Plath pindah ke Inggris untuk menempuh pendidikan di Newnham College, Cambridge, dengan beasiswa Fulbright. Ia kemudian menikah dengan penyair Inggris, Ted Hughes, dan dikaruniai dua anak. Pasangan itu berpisah pada tahun 1962 setelah sang suami, Hughes, berkencan dengan perempuan lain.
Di tengah tantangan demi tantangan hidup, Plath mencapai kesuksesan di bidang akademik, sosial, dan artistik, tetapi ia harus membayar mahal kesuksesan dengan gangguan depresi. Berkali-kali ia mencoba bunuh diri.
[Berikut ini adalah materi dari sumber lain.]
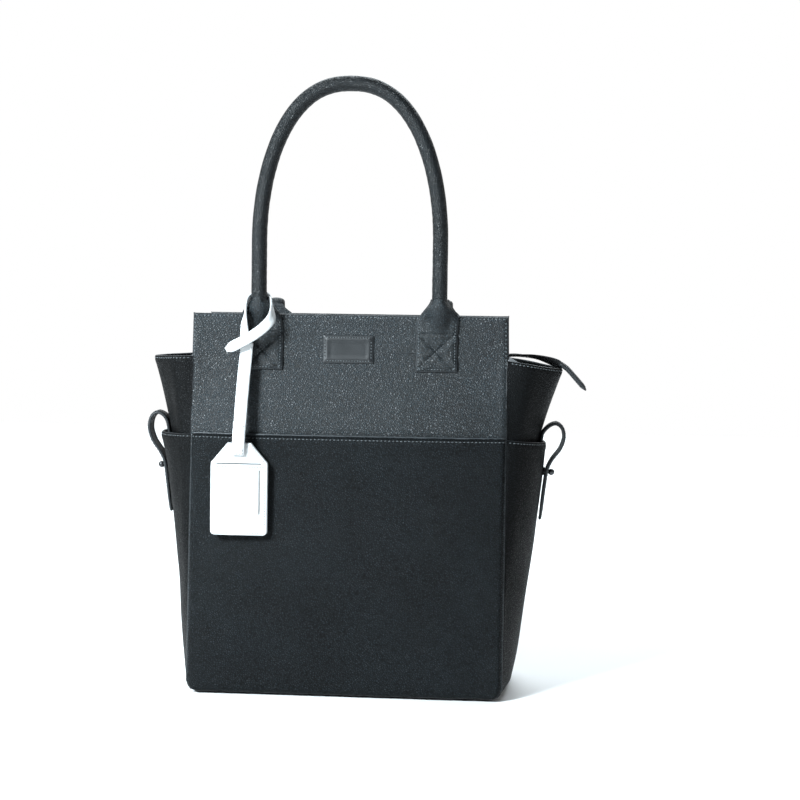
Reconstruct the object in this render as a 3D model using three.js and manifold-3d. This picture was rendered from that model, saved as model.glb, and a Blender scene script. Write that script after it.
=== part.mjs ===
// A leather nappy (diaper) tote: a tapered bag body with slip pockets all round, two rolled handles,
// a zipped top whose tail hangs over one end, two buttoned side straps and a luggage tag.
// Millimetres, +Z up, front towards -Y. The origin is the middle of the base, on the floor.

import * as THREE from "three";
import { mergeVertices } from "three/addons/utils/BufferGeometryUtils.js";
import Module from "manifold-3d";

const { degToRad, lerp } = THREE.MathUtils;
const wasm = await Module();
wasm.setup();

// ---------------------------------------------------------------- driving dimensions

const GAP = 0.3; // between pieces that lie on each other
const LEATHER = 2;
const LINING = 1.2;

const PANEL_WIDTH = 316;
const PANEL_HEIGHT = 380;
const BASE_DEPTH = 150;
const TOP_DEPTH = 100;
const GUSSET_HEIGHT = 337;
const POCKET_HEIGHT = 258;

const POCKET_GAPE = 7.5; // how far a slip pocket bows off its panel
const SEAM_BULGE = 4; // how far the gusset stands out at the base
const MOUTH_BULGE = 31; // and at the height of the side pocket's mouth
const SIDES = {
  left: { sign: -1, topBulge: 50, droop: 2, strapTop: 278.5, strapFoot: [264, 271] },
  right: { sign: 1, topBulge: 60, droop: 9, strapTop: 271.5, strapFoot: [262.3, 266.8] },
};

// The stiffener and the cloth over it: half sizes in X and Y, and their heights.
const BOARD = { half: [146, 66], bottom: LEATHER + GAP, top: 4.6 };
const FACING = { halfWidth: 152, bottom: 344, thickness: 1.6 };
const WALL_LINING = { halfWidth: 150, bottom: 7 };
const SLIP_POCKET_BOTTOM = 3;
const SIDE_POCKET_BOTTOM = 5;
const SIDE_POCKET_SEAM = PANEL_WIDTH / 2 + 2.8;
const END_LINING_CLEARANCE = 1.4; // between the gusset and the cloth inside it

const HANDLE_RADIUS = 7;
const HANDLE_SPREAD = 90; // from the middle of the bag to a leg
const HANDLE_RISE = 155; // height of the arch above its straight legs
const HANDLE_LEG = 53; // straight leg above the hinge
const HINGE_HEIGHT = 400;
const HINGE_DEPTH = 60;
const BACK_HANDLE_FOLD = 172; // degrees from upright, lying down behind the bag

const TAB_SPREAD = 88; // from the middle of the bag to the middle of a tab
const TAB_WIDTH = 40;
const TAB_BOTTOM = 322;
const TAB_SHOULDER = 368;
const TAB_CURVE = 382; // height of the shoulder curve's control point
const TAB_TOP = 390;
const TAB_THICKNESS = 3.6;
const TAB_CLEARANCE = 0.4;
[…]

Pengalaman hidup yang pahit dan sikapnya yang perfeksionis dinilai memperparah kondisi. Setelah menemukan fakta sang suami menjalin hubungan dengan perempuan lain, Plath mengakhiri hidupnya sendiri. Pada 11 Februari tahun ini merupakan 59 tahun Plath mengembuskan napas terakhir.
Di dekat makam Plath, saya mengenang kembali tulisannya. ”How frail the human heart must be—a throbbing pulse, a trembling thing—a fragile, shining instrument of crystal, which can either weep or sing.” (Betapa rapuhnya hati manusia—nadi berdenyut, benda bergetar—instrumen yang rapuh dan bersinar kristal, yang bisa menangis atau bernyanyi).
Sejujurnya, tidak ada yang istimewa dengan makam itu. Bentuk nisannya menyerupai nisan lain yang ada di sisi kiri dan kanannya. Saya cukup terkejut melihat makam penyair ini diperlakukan biasa-biasa saja. Kalau di Indonesia, makam tokoh ternama pasti sudah diperlakukan luar biasa.
Satu-satunya yang berbeda, di makam Plath adalah terdapat bunga-bunga segar dari penggemar yang menziarahi makamnya. Kesederhanaan nisan ini justru mewakili karakter Sylvia Plath yang dekat dengan pembaca. Karya-karyanya juga mewakili pengalaman manusia yang penuh suka dan duka.
Putri Kanesia, salah satu pengunjung menuturkan, mengunjungi Hebden Bridge bisa menyegarkan pikiran. ”Kota ini damai banget, sepi dan tenang. Penduduknya juga ramah-ramah,” kata mahasiswa jurusan LLM International Human Rights Law di University of Essex ini.
Memasuki lingkungan pemakaman, Putri mengatakan merasa takut karena sepi. Namun, suasana horor langsung hilang begitu masuk ke dalam gereja yang kecil dan nyaman. Selain itu, ia merasa puas bisa nyekar di kuburan penyair terkenal. ”Kapan lagi jalan-jalan sambil wisata sejarah?” ujarnya.